Undang-Undang Nomor 56
Tahun 2005 tentang Sistem Informasi
Keuangan Daerah
Dengan kemajuan
teknologi informasi yang pesat serta potensi pemanfaatannya secara luas, hal
tersebut membuka peluang bagi berbagai pihak untuk mengakses, mengelola, dan
mendayagunakan informasi secara cepat dan akurat untuk lebih mendorong
terwujudnya pemerintahan yang bersih, transparan, serta mampu menjawab tuntutan
perubahan secara efektif.
Untuk
menindaklanjuti terselenggaranya proses pembangunan yang sejalan dengan prinsip
tata pemerintahan yang baik (good governance), pemerintah pusat dan
pemerintah daerah berkewajiban untuk mengembangkan dan memanfaatkan kemajuan
teknologi informasi untuk meningkatkan kemmapuan mengelola keuangan daerah, dan
menyalurkan Informasi Keaungan Daerah kepada pelayanan publik.
Peraturan
pemerintah Nomor 56 tahun 2005 mengatur tentang prinsip-prinsip informasi
keuangan daerah, isi dari keuangan daerah, batas waktu penyampaian informasi
keuangan daerah, tujuan dari penyelenggaraan sistem informasi keuangan daerah
secara nasioanal dan di daerah, sanksi atas tidak disampakainnya informasi
keuangan daerah.
G.
Peraturan Pemerintah Nomor 57 tahun 2005
tentang Hibah kepada daerah
Peraturan
pemerintah nomor 57 tahun 2005 mengatur tentang sumber-sumber hibah, bentuk
hibah, pengelolaan hibah, pertanggungjawaban dan pelaporan hiabh. Prinsip
kebijakan perimbangan keuangan, sebagaimana dimaksud dalam Undang-undang Nomor
33 Tahun 2004, adalah perimbangan keuangan antara pemerintah pusat dan
pemerintah daerah yang merupakn suatu sistem yang menyeluruh dalam rangka
pendanaan penyelenggaraan asas Desentralisasi, Dekonsentrasi, dan Tugas
Pembantuan.
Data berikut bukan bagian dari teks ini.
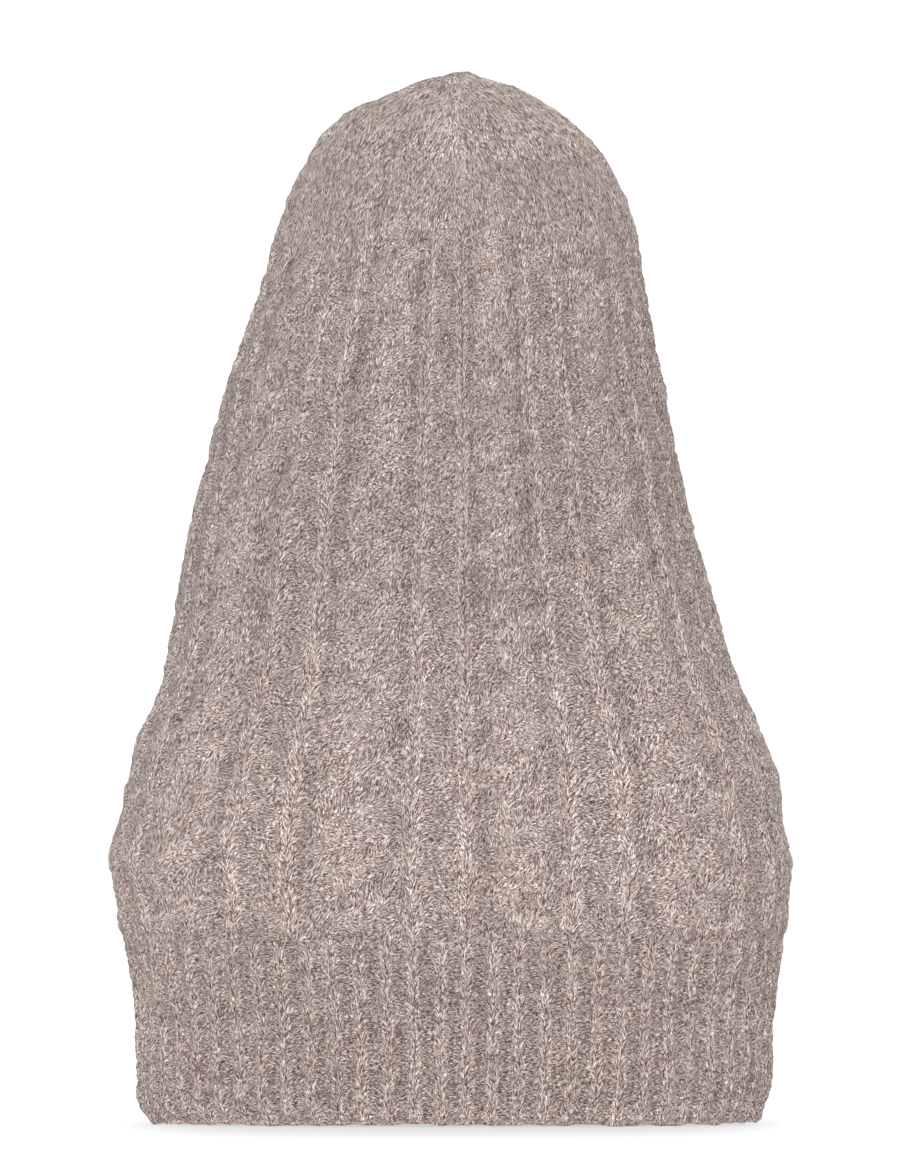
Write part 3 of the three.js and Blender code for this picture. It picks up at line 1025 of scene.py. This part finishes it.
def nap_tree():
    """Scatters fibres over the outside of a knit piece, along its lay."""
    tree = bpy.data.node_groups.new("nap_over_knit", "GeometryNodeTree")
    face = tree.interface
    sockets = (
        ("Cloth", "NodeSocketGeometry"),
        ("Fibre", "NodeSocketObject"),
        ("Wool", "NodeSocketMaterial"),
        ("Density", "NodeSocketFloat"),
        ("Front Share", "NodeSocketFloat"),
        ("Length", "NodeSocketFloat"),
        ("Width", "NodeSocketFloat"),
        ("Standing Share", "NodeSocketFloat"),
        ("Turned Half", "NodeSocketFloat"),
        ("Chance", "NodeSocketInt"),
    )
    for label, kind in sockets:
        face.new_socket(name=label, in_out="INPUT", socket_type=kind)
    face.new_socket(name="Nap", in_out="OUTPUT", socket_type="NodeSocketGeometry")
    weaver = Weaver(tree)
    given = weaver.node("NodeGroupInput").outputs

    def draw(low, high, shift, kind="FLOAT"):
        """A random value for each point from low to high, set apart from other draws by its shift."""
        chance = Amount(weaver, given["Chance"]) + shift
        feeds = {"Min": low, "Max": high, "Seed": chance}
        return weaver.out("FunctionNodeRandomValue", "Value", {"data_type": kind}, feeds)

    def read(label, kind="FLOAT"):
        return weaver.out("GeometryNodeInputNamedAttribute", "Attribute", {"data_type": kind},
                          {"Name": label})

    place = weaver.out("GeometryNodeInputPosition", "Position")
    parts = weaver.node("ShaderNodeSeparateXYZ", None, {"Vector": place})
    across = Amount(weaver, parts.outputs["X"])
    chosen = (read("outside") > 0.5) * (across * given["Turned Half"] > -MM * MM)
    in_front = weaver.between(parts.outputs["Y"], -0.02, 0.04)
    thinner = in_front * (1 - Amount(weaver, given["Front Share"]))
    scatter = weaver.node("GeometryNodeDistributePointsOnFaces", None, {
        "Mesh": given["Cloth"],
        "Selection": chosen,
        "Density": Amount(weaver, given["Density"]) * (1 - thinner),
        "Seed": given["Chance"],
    })
    stands = draw(0.0, 1.0, 11) < given["Standing Share"]
    aligned = weaver.out("FunctionNodeAxesToRotation", "Rotation",
                         {"primary_axis": "Z", "secondary_axis": "X"},
                         {"Primary Axis": scatter.outputs["Normal"],
                          "Secondary Axis": read("lay", "FLOAT_VECTOR")})
    swing = draw(-1.0, 1.0, 29) * (0.1 + 0.7 * read("loose"))
    sway = weaver.vector(draw(-0.5, 0.5, 23), draw(-0.32, 0.12, 27), swing)
    upright = draw((-0.6, -1.35, -1.6), (0.6, -0.35, 1.6), 31, "FLOAT_VECTOR")
    turns = weaver.out("ShaderNodeMix", "Result", {"data_type": "VECTOR"},
                       {"Factor": stands, "A": sway, "B": upright})
    turned = weaver.out("FunctionNodeRotateRotation", "Rotation", {"rotation_space": "LOCAL"}, {
        "Rotation": aligned,
        "Rotate By": weaver.out("FunctionNodeEulerToRotation", "Rotation", None, {"Euler": turns}),
    })
    length = Amount(weaver, given["Length"])
    width = Amount(weaver, given["Width"]) * (1 - 0.4 * stands)
    size = weaver.vector(length * draw(0.6, 1.45, 41), width * draw(0.7, 1.3, 43),
                         width * draw(0.7, 1.2, 47))
    fibre = weaver.out("GeometryNodeObjectInfo", "Geometry", None, {"Object": given["Fibre"]})
    fibres = weaver.out("GeometryNodeInstanceOnPoints", "Instances", None, {
        "Points": scatter.outputs["Points"],
        "Instance": fibre,
        "Rotation": turned,
        "Scale": size,
    })
    # Standing fibres are painted paler: a painted highlight on the fuzz at the edges, over each
    # fibre's own random tone.
    toned = weaver.out("GeometryNodeStoreNamedAttribute", "Geometry",
                       {"data_type": "FLOAT", "domain": "INSTANCE"},
                       {"Geometry": fibres, "Name": "tone",
                        "Value": draw(0.0, 1.0, 53) * (1 - 0.4 * stands) + 0.4 * stands})
    tinted = weaver.out("GeometryNodeStoreNamedAttribute", "Geometry",
                        {"data_type": "FLOAT", "domain": "INSTANCE"},
                        {"Geometry": toned, "Name": "tint", "Value": draw(0.0, 1.0, 59)})
    real = weaver.out("GeometryNodeRealizeInstances", "Geometry", None, {"Geometry": tinted})
    coloured = weaver.out("GeometryNodeSetMaterial", "Geometry", None,
                          {"Geometry": real, "Material": given["Wool"]})
    weaver.node("NodeGroupOutput", None, {"Nap": coloured})
    return tree


class NapGrower:
    def __init__(self):
        self.tree = nap_tree()
        self.fibre = fibre_object()
        self.wool = nap_wool()
        self.labels = {item.name: item.identifier for item in self.tree.interface.items_tree
                       if item.in_out == "INPUT"}

    def grow(self, piece, name, per_square_metre, chance, half=0.0):
        """Nap on one knit piece, or on the half of it where X has the sign of half."""
        nap = put_in_scene(name, piece.data)
        modifier = nap.modifiers.new("nap", "NODES")
        modifier.node_group = self.tree
        values = {
            "Fibre": self.fibre,
            "Wool": self.wool,
            "Density": per_square_metre,
            "Front Share": FRONT_SHARE,
            "Length": FIBRE_LENGTH * MM,
            "Width": FIBRE_WIDTH * MM,
            "Standing Share": STANDING_SHARE,
            "Turned Half": half,
            "Chance": chance,
        }
        for label, value in values.items():
            modifier[self.labels[label]] = value
        scene_now = bpy.context.evaluated_depsgraph_get()
        mesh = bpy.data.meshes.new_from_object(nap.evaluated_get(scene_now))
        mesh.name = name
        nap.modifiers.remove(modifier)
        nap.data = mesh
        return nap


crown = crown_piece()
hood = hood_piece()
hem = hem_piece()
band = band_piece()

knit_pieces = (
    (crown, "crown", "cable_knit"),
    (hood, "hood", "cable_knit"),
    (hem, "hem_rib", "rib_knit"),
    (band, "face_rib", "rib_knit"),
)
wool = knit_wool()
for piece, node, slot in knit_pieces:
    piece.data.materials.append(wool)
    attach(piece, "root")
    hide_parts(node)

grower = NapGrower()
nap_pieces = (
    (grower.grow(crown, "crown_nap", NAP_DENSITY, chance=2), "cable_knit"),
    (grower.grow(hood, "hood_nap_left", NAP_DENSITY, chance=3, half=-1.0), "cable_knit"),
    (grower.grow(hood, "hood_nap_right", NAP_DENSITY, chance=4, half=1.0), "cable_knit"),
    (grower.grow(hem, "hem_rib_nap", NAP_DENSITY, chance=5), "rib_knit"),
    (grower.grow(band, "face_rib_nap", NAP_DENSITY, chance=6), "rib_knit"),
)
for piece, slot in nap_pieces:
    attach(piece, "root")


# The floor, the surround, the lamps and the camera, in metres

FLOOR_HALF = 60
FLOOR_LEVEL = -0.4143
SHADOWED_GLOW = 0.6
FAR_GLOW = 1.04
SHADOW_HALF_WIDTH = 0.155
SHADOW_REACH = 0.7
TENT_GLOW = 0.67
TENT_SIDE_GLOW = 0.1
TENT_TOP_GLOW = 0.42
BACKDROP_GLOW = 1.3

# Soft lamps: name, place, aim, size and power
SOFTBOXES = (
    ("overhead", (-0.5, -3, 2.2), (0, 0, -0.2), (2, 1.5), 86),
    ("left", (-3.5, -1.6, -0.2), (0, 0, -0.3), (1.2, 2.4), 93),
    ("right", (3.5, -1.6, -0.2), (0, 0, -0.3), (1.2, 2.4), 126),
    ("low", (-0.2, -3.8, -0.1), (0, 0, -0.45), (3, 0.5), 80),
    ("behind", (0.1, 3, 2.2), (0, 0, -0.3), (2.0, 1.0), 122),
)

# The photograph: its size in pixels, where the hood's middle and top lie in it, and its scale
PHOTO_WIDTH = 900
PHOTO_HEIGHT = 1176
MIDDLE_PIXEL = 454
DOME_TOP_PIXEL = 76
MM_PER_PIXEL = 0.4
CAMERA_DISTANCE = 16
SENSOR = 36


def lay_floor():
    """A pale glowing floor at the hem's lower edge, with a painted shadow round the foot of the hood,
    where it glows less.
    """
    floor_mesh = bpy.data.meshes.new("floor")
    corners = [(x * FLOOR_HALF, y * FLOOR_HALF, FLOOR_LEVEL)
               for x, y in ((-1, -1), (1, -1), (1, 1), (-1, 1))]
    floor_mesh.from_pydata(corners, [], [(0, 1, 2, 3)])
    floor = put_in_scene("floor", floor_mesh)
    paper = bpy.data.materials.new("pale_floor")
    paper.use_nodes = True
    weaver = Weaver(paper.node_tree)
    place = weaver.out("ShaderNodeTexCoord", "Object")
    parts = weaver.node("ShaderNodeSeparateXYZ", None, {"Vector": place})
    # Painted shadow: the floor glows less in a soft patch round the foot of the hood, under the real
    # shadow that the lamps cast there.
    aside = Amount(weaver, parts.outputs["X"]) / SHADOW_HALF_WIDTH
    ahead = Amount(weaver, parts.outputs["Y"]) / SHADOW_REACH
    square = aside * aside
    away = square * square * square + ahead * ahead
    unshadowed_share = weaver.between(weaver.only("SQRT", away), 0.1, 1.15)
    glow = SHADOWED_GLOW + (FAR_GLOW - SHADOWED_GLOW) * unshadowed_share
    shader = weaver.node("ShaderNodeBsdfPrincipled", None, {
        "Base Color": (0.12, 0.12, 0.12, 1),
        "Roughness": 1.0,
        "Specular IOR Level": 0.0,
        "Emission Color": weaver.vector(glow, glow, glow),
        "Emission Strength": 1.0,
    })
    weaver.node("ShaderNodeOutputMaterial", None, {"Surface": shader.outputs[0]})
    floor_mesh.materials.append(paper)


def hang_tent():
    """A white tent, a little brighter overhead and at the sides than behind the camera."""
    world = bpy.data.worlds.new("white_surround")
    world.use_nodes = True
    weaver = Weaver(world.node_tree)
    direction = weaver.out("ShaderNodeTexCoord", "Generated")
    parts = weaver.node("ShaderNodeSeparateXYZ", None, {"Vector": direction})
    towards_face = Amount(weaver, parts.outputs["Y"])
    upwards = Amount(weaver, parts.outputs["Z"])
    tent = TENT_GLOW + TENT_SIDE_GLOW * weaver.between(towards_face, -0.9, 0.3)
    tent = tent + TENT_TOP_GLOW * weaver.between(upwards, 0.1, 1.0)
    seen = weaver.out("ShaderNodeLightPath", "Is Camera Ray")
    strength = tent + seen * (BACKDROP_GLOW - tent)
    background = weaver.node("ShaderNodeBackground", None,
                             {"Color": (1, 1, 1, 1), "Strength": strength})
    weaver.node("ShaderNodeOutputWorld", None, {"Surface": background.outputs[0]})
    bpy.context.scene.world = world


def set_lamps():
    for name, place, aim, size, power in SOFTBOXES:
        light = bpy.data.lights.new(name, "AREA")
        light.shape = "RECTANGLE"
        light.size, light.size_y = size
        light.energy = power
        lamp = put_in_scene(name, light)
        lamp.location = place
        lamp.rotation_euler = (Vector(aim) - Vector(place)).to_track_quat("-Z", "Y").to_euler()


def set_camera():
    """A far camera that looks level at the back of the hood and frames the photograph's pixels."""
    camera_data = bpy.data.cameras.new("camera")
    camera = put_in_scene("camera", camera_data)
    middle_x = (PHOTO_WIDTH / 2 - MIDDLE_PIXEL) * MM_PER_PIXEL
    middle_z = WALL - (PHOTO_HEIGHT / 2 - DOME_TOP_PIXEL) * MM_PER_PIXEL
    camera.location = (middle_x * MM, -CAMERA_DISTANCE, middle_z * MM)
    camera.rotation_euler = (math.pi / 2, 0, 0)
    camera_data.sensor_fit = "AUTO"
    camera_data.sensor_width = SENSOR
    camera_data.lens = SENSOR * CAMERA_DISTANCE / (PHOTO_HEIGHT * MM_PER_PIXEL * MM)
    bpy.context.scene.camera = camera
    bpy.context.scene.view_settings.view_transform = "Standard"


lay_floor()
hang_tent()
set_lamps()
set_camera()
Sumber pendanaan penyelenggaraan asas desentralisasi di
daerah terdiri atas Pendapatan Asli Daerah, Dan Perimbangan, Pinjaman Daaerah
dan Lain-lain Pendapatan. Salah satu komponen lain-lain pendapatan yang
dinyatakan dalam pasal Undang-undang Nomor 33 Tahun 2004 sebagai bentuk
hubungan keungan antara pemerintah pusat dan pemerintah daerah adalah hibah.
Hibah adalah
penerimaan daerah yang berasal dari pemerintah negara asing, badan/lembaga
asing, badan/lembaga internasional, pemerintah, badan/lembaga dalam lembaga
atau perorangan, baik dalam bentuk devisa, rupiah, maupun barang dan/atau jasa,
termasuk tenaga ahli dan pelatihan yang tidak perlu dibayar kembali. Hibah
digunakan untuk menunjang peningkatan fungsi pemerintah dan layanan dasar umum,
serta pemberdayaan aparatur daerah.
H.
Peraturan Pemerintah Nomor 58 Tahun 2005
tentang Pengelolaan Keuangan daerah
Dalam rangka
pelaksanaan kewenangan pemerintah daerah sebagaimana diatur dalam Undang-undang
Nomor 32 tahun 2004 dan Undang-undang Nomor 33 Tahun 2004, diaman timbul hak
dan daerah yang dapat dinilai dengan uang sehingga perlu dikelola dalam suatu
sistem pengelolaan keuangan daerah sebagaimana dimaksud merupakan subsistem
dari sistem pengelolaan keuangan negara dan merupakan elemen pokok dalam
penyelenggaraan pemerintah daerah.
Selain kedua
undang-undang di atas, terdapat beberapa pratuaran perundang-undangan yang
menjadi acuan pengelolaan keuangan daerah yang telah terbit lebih dulu.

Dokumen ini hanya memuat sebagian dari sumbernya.